Adjusting the mixing duration is also crucial. If the mixing time between the modifier and aggregate is insufficient, uniform dispersion of the modifier cannot be achieved. An appropriate duration ensures that the modifier effectively adheres to the aggregate surface during mixing, thereby enhancing its performance once the asphalt is added. Although the mixing duration after adding asphalt and mineral filler is relatively short, it is essential to ensure that the asphalt and filler are evenly coated and thoroughly cover the aggregate, thereby ensuring the finished asphalt pavement achieves the desired in-service performance.
The rutting test data are summarized in Table 11, and the corresponding results are illustrated in Fig 11.
The lower the rutting depth and the higher the dynamic stability value of an asphalt mixture, the better its resistance to deformation under high-temperature conditions. As shown in Fig 11, with a 0.1% dosage of ZM modifier, the dynamic stability improves by 54% compared to the base asphalt mixture, and the rutting depth decreases by 9%. This improvement continues with increasing dosage, reaching a dynamic stability of 5245 and a rutting depth of 2.26 mm at a 0.5% ZM content. Additionally, the results indicate that the performance of the mixture with 0.3% ZM modifier is comparable to that of the SBS-modified asphalt mixture. At higher dosages, the high-temperature stability of the ZM-modified mixture surpasses that of the SBS-modified one. This enhancement is attributed to the partial blending of modifier particles with asphalt during high-temperature mixing, which raises the softening point, reduces temperature sensitivity, and improves deformation resistance. Moreover, during mixing and compaction, the ZM particles soften and become viscoelastic due to elevated temperatures, allowing them to fill the voids in the mixture. Upon cooling, the deformed particles harden, resist further deformation, and limit the relative sliding of aggregates, thereby significantly enhancing the mixture’s resistance to rutting compared to base asphalt mixtures.
3.2. Analysis of beam bending test results
The experimental results are illustrated in Fig 12.

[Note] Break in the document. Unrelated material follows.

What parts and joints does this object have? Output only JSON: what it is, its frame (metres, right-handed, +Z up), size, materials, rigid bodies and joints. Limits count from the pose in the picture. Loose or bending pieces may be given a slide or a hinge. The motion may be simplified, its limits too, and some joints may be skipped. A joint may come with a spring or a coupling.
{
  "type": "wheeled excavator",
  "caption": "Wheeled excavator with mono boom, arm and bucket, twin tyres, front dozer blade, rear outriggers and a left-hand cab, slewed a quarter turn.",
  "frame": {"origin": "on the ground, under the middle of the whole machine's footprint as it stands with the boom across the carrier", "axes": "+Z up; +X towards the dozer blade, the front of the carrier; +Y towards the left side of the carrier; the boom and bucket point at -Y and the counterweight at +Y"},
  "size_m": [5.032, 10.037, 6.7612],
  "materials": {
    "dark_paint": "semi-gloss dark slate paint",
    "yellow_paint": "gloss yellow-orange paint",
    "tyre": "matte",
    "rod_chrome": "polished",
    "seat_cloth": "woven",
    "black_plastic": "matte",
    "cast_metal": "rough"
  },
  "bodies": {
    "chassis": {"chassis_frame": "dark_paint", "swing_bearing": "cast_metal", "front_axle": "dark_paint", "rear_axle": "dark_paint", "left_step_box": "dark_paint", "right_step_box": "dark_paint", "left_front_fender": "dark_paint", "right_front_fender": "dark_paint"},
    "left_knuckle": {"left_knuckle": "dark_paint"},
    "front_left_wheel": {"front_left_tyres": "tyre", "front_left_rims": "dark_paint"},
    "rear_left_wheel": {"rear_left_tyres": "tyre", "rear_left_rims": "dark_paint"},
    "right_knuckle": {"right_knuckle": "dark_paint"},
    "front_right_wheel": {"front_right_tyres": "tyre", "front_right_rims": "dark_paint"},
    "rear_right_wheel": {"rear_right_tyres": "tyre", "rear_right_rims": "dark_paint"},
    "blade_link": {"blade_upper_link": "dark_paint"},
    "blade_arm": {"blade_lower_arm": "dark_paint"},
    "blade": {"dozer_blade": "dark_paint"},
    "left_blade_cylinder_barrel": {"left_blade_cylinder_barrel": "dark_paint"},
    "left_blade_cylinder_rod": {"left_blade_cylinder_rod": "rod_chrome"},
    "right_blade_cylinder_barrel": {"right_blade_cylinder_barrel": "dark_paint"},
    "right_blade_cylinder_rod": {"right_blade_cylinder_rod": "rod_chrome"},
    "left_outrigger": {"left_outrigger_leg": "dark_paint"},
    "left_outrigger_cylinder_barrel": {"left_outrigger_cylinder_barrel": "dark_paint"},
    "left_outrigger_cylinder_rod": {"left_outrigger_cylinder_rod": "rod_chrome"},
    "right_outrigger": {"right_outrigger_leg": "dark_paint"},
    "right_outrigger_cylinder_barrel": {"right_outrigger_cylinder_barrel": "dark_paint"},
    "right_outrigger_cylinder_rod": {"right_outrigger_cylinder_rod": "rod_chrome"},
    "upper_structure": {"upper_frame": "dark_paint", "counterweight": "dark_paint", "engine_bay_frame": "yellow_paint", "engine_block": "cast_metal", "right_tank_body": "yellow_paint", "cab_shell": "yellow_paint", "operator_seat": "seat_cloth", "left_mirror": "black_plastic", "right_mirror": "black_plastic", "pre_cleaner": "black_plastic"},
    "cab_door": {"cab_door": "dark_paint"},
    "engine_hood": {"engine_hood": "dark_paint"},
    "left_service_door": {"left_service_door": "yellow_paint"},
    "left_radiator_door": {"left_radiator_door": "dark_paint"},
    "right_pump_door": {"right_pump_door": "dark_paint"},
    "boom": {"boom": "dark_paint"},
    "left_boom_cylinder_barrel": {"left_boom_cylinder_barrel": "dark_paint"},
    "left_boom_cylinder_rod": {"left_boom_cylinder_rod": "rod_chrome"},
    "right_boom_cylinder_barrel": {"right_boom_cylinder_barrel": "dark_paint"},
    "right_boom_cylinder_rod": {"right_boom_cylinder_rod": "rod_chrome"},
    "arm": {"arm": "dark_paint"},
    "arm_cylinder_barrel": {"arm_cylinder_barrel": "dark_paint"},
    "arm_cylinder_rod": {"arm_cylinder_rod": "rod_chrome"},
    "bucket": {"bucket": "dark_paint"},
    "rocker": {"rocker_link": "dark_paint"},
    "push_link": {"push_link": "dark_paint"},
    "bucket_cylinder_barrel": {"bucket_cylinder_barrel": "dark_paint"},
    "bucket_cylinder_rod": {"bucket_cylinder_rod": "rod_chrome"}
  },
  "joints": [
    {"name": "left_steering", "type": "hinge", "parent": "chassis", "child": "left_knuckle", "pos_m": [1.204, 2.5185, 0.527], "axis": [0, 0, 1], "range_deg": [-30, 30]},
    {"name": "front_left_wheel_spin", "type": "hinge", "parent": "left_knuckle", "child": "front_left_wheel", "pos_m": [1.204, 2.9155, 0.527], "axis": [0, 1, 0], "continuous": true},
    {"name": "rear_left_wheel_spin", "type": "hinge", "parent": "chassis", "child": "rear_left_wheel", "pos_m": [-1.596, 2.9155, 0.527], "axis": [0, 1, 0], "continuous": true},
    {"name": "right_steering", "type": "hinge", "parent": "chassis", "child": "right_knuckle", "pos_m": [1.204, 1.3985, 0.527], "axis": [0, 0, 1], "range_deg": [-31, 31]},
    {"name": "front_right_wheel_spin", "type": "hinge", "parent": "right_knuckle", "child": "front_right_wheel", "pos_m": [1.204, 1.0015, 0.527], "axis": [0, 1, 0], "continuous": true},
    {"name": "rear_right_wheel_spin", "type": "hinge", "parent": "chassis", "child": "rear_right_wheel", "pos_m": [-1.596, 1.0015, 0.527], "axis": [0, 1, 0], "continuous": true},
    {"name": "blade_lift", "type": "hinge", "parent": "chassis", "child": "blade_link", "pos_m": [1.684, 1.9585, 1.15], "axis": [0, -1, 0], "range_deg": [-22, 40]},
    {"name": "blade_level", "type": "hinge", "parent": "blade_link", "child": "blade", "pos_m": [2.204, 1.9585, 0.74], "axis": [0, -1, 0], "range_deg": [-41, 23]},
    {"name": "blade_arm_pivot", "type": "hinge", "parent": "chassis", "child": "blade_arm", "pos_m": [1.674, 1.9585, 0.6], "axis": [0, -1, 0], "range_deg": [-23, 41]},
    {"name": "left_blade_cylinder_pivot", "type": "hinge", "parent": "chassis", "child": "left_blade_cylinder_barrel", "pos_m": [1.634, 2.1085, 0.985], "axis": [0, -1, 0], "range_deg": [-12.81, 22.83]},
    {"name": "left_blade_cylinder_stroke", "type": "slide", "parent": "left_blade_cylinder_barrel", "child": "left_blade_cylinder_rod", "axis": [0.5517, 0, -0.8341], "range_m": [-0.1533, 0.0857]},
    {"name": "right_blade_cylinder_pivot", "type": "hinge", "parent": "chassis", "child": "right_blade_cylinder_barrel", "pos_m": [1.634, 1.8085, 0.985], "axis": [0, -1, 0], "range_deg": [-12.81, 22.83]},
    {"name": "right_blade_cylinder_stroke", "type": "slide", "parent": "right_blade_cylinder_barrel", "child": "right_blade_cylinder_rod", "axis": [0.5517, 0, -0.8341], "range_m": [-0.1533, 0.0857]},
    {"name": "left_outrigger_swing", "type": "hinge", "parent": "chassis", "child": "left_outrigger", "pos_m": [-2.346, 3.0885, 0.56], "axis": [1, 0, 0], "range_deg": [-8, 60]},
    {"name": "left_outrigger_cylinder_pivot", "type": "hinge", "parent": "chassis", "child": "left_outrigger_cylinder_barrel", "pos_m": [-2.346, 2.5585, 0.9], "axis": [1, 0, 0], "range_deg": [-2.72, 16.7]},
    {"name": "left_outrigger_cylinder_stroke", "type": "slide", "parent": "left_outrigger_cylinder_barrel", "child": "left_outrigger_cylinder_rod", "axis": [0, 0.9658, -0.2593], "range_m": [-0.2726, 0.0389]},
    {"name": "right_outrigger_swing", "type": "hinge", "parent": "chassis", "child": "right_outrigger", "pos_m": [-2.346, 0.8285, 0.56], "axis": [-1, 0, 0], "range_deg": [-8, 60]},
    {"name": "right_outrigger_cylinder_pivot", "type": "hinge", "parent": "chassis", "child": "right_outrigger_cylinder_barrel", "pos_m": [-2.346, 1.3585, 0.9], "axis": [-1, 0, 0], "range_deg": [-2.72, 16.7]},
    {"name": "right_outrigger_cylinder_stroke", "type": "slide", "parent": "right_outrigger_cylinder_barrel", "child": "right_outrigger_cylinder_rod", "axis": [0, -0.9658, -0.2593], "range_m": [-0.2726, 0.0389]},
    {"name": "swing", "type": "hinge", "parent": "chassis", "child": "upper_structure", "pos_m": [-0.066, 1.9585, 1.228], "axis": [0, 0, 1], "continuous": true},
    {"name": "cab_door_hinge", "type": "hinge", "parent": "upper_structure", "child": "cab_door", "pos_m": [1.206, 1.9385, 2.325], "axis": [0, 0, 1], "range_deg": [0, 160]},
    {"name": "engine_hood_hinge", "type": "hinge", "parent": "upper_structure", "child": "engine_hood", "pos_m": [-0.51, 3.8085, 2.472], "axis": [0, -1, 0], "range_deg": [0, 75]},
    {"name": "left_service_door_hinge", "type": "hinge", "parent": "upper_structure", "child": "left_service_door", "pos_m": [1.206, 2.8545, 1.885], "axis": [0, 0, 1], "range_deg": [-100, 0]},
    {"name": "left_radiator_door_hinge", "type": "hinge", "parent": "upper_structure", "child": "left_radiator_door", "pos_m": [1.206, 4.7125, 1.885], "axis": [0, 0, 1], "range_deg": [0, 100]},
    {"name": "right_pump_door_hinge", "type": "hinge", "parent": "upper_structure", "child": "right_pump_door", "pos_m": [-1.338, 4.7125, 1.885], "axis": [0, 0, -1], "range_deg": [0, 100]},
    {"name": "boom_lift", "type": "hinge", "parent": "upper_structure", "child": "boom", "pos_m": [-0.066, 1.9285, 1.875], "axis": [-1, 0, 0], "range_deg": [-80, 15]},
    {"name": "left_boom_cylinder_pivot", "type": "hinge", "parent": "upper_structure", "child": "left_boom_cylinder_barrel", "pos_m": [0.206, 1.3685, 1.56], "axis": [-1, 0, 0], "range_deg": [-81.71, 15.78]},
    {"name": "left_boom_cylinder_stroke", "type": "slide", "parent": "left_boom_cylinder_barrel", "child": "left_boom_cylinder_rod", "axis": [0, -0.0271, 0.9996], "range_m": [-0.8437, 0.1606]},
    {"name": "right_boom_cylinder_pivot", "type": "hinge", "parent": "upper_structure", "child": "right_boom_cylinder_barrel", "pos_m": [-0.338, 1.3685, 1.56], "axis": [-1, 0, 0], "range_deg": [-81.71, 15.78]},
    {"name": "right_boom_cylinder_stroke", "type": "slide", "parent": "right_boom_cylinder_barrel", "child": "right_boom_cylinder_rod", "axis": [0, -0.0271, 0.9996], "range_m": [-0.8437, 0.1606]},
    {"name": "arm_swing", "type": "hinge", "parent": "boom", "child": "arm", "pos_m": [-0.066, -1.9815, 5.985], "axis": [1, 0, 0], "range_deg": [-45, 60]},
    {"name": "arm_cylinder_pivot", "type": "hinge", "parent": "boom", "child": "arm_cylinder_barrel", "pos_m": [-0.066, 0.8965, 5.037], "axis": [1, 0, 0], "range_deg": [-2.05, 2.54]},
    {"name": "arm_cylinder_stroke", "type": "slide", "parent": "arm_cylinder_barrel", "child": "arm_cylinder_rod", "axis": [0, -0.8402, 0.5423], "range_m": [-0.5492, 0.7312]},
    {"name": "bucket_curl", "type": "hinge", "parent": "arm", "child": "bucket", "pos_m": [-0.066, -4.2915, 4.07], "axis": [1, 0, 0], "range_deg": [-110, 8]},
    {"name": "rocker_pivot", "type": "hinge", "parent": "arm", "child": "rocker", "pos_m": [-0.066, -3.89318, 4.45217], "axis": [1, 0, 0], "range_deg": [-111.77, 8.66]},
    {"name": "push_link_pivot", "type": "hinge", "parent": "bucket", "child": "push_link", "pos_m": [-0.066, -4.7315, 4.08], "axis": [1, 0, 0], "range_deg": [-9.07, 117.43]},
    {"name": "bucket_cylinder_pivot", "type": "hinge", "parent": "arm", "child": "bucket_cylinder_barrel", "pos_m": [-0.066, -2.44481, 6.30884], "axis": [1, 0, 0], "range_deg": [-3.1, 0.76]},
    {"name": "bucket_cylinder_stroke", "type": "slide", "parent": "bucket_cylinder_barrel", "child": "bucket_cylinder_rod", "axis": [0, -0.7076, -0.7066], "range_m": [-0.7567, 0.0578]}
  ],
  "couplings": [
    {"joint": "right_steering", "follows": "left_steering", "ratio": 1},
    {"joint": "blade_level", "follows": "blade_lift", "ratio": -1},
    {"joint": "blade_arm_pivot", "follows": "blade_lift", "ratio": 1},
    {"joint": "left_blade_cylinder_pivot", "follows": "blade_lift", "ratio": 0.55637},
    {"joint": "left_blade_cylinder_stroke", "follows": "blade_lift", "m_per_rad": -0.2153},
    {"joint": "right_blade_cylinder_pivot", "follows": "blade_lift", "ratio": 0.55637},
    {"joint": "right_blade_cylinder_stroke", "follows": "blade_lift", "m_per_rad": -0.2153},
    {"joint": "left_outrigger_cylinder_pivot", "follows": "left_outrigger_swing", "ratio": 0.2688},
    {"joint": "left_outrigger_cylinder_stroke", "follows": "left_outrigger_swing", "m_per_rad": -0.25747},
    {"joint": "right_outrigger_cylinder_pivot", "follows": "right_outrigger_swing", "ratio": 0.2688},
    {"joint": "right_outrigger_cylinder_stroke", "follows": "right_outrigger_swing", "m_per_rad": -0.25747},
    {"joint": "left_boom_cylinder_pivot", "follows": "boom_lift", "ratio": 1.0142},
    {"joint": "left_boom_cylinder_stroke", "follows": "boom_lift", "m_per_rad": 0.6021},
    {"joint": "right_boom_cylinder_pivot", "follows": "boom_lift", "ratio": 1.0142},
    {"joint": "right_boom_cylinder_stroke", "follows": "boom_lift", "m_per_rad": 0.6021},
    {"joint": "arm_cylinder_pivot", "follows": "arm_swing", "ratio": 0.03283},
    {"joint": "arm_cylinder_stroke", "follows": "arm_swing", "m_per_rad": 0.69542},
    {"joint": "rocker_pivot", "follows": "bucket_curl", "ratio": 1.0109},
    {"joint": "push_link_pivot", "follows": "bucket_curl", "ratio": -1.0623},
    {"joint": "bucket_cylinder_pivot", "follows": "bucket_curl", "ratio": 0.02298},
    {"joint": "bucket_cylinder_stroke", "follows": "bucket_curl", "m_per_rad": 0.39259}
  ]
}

The maximum bending strain and flexural stiffness modulus at failure were measured in the experiment, both of which are critical indicators for evaluating the low-temperature cracking resistance of asphalt mixtures. Generally, a lower stiffness modulus combined with a higher maximum bending strain implies slower stress accumulation, indicating better low-temperature performance.
As shown in Fig 12, after the incorporation of the ZM modifier, both the maximum flexural strain and the flexural stiffness modulus meet the specification requirements. Compared with the base asphalt mixture, the maximum flexural strain of the ZM-modified mixtures shows a slight increase, while the stiffness modulus demonstrates a modest decrease. These changes indicate that the modifier improves the cracking resistance of the asphalt mixture to some extent. As the dosage increases, the low-temperature flexural strain initially increases slightly, then tends to stabilize when the ZM content reaches 0.3%, suggesting that further improvements in low-temperature performance are limited beyond this dosage.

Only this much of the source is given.